Commerzbank Shareholders domiciled or habitually resident in the United States (U.S. Shareholders) may face difficulties in enforcing their rights and claims under U.S. federal securities laws because both Commerzbank and the Bidder are domiciled outside the United States and all of their respective directors and officers are domiciled outside the United States. U.S. Shareholders may not be able to sue a company incorporated outside the United States or its directors and officers in a court outside the United States for violations of U.S. securities laws. Furthermore, difficulties may arise in enforcing judgments of a U.S. court against a company incorporated outside the United States.
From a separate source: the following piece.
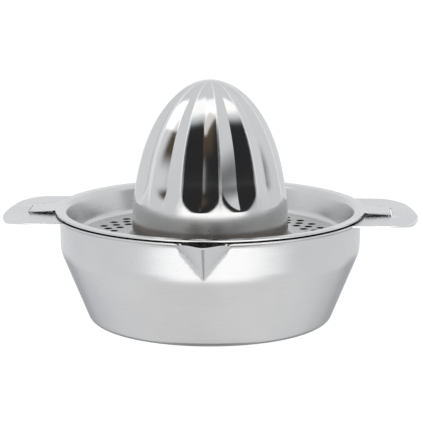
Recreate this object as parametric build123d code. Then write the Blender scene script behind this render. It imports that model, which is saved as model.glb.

The publication, dispatch, distribution or dissemination of the offer document and any other documents or information relating to the Takeover Offer outside the Federal Republic of Germany, the Member States of the European Union and the European Economic Area, and the United States may be subject to legal restrictions. The offer document and any other documents or information relating to the Takeover Offer may not be dispatched to, or disseminated, distributed or published by third parties in countries in which this would be illegal. The Bidder has not given its permission for the dispatch, publication, distribution or dissemination of the offer document and any other documents or information relating to the Takeover Offer by third parties outside the Federal Republic of Germany, the Member States of the European Union and the European Economic Area, and the United States. Therefore, custodian investment service providers may not publish, dispatch, distribute or disseminate the offer document and any other documents or information relating to the Takeover Offer outside the Federal Republic of Germany, the Member States of the European Union and the European Economic Area, and the United States unless in compliance with all applicable domestic and foreign statutory provisions.
An offer to acquire Commerzbank Shares will be made solely pursuant to the terms and conditions of the Takeover Offer. Further, the information and documents made available on this website do not constitute an invitation to make an offer to sell or acquire Commerzbank Shares and do not aim to issue a guarantee or constitute any other legal obligation of the Bidder. The Bidder reserves the right to amend the terms and conditions of the Takeover Offer to the extent permitted by law.
The terms and conditions of the Takeover Offer will be published in, and the offer to purchase the Commerzbank Shares will be made only pursuant to, the offer document prepared by the Bidder and as approved by the German Federal Financial Supervisory Authority (Bundesanstalt für Finanzdienstleistungsaufsicht, BaFin) and related offer materials. Once the necessary permission from BaFin has been obtained, the offer document and related offer materials will be published in Germany. The offer document for the Takeover Offer (in German and in English) containing the detailed terms and conditions of, and other information relating to, the Takeover Offer will, among other things, be published on this website.
The final terms of the Takeover Offer may differ from the basic information described on the following pages. Commerzbank Shareholders are strongly advised to read the offer document and all other documents and announcements relating to the Takeover Offer carefully when they become available, as they will contain important information that shareholders should consider before making any decision regarding the Takeover Offer.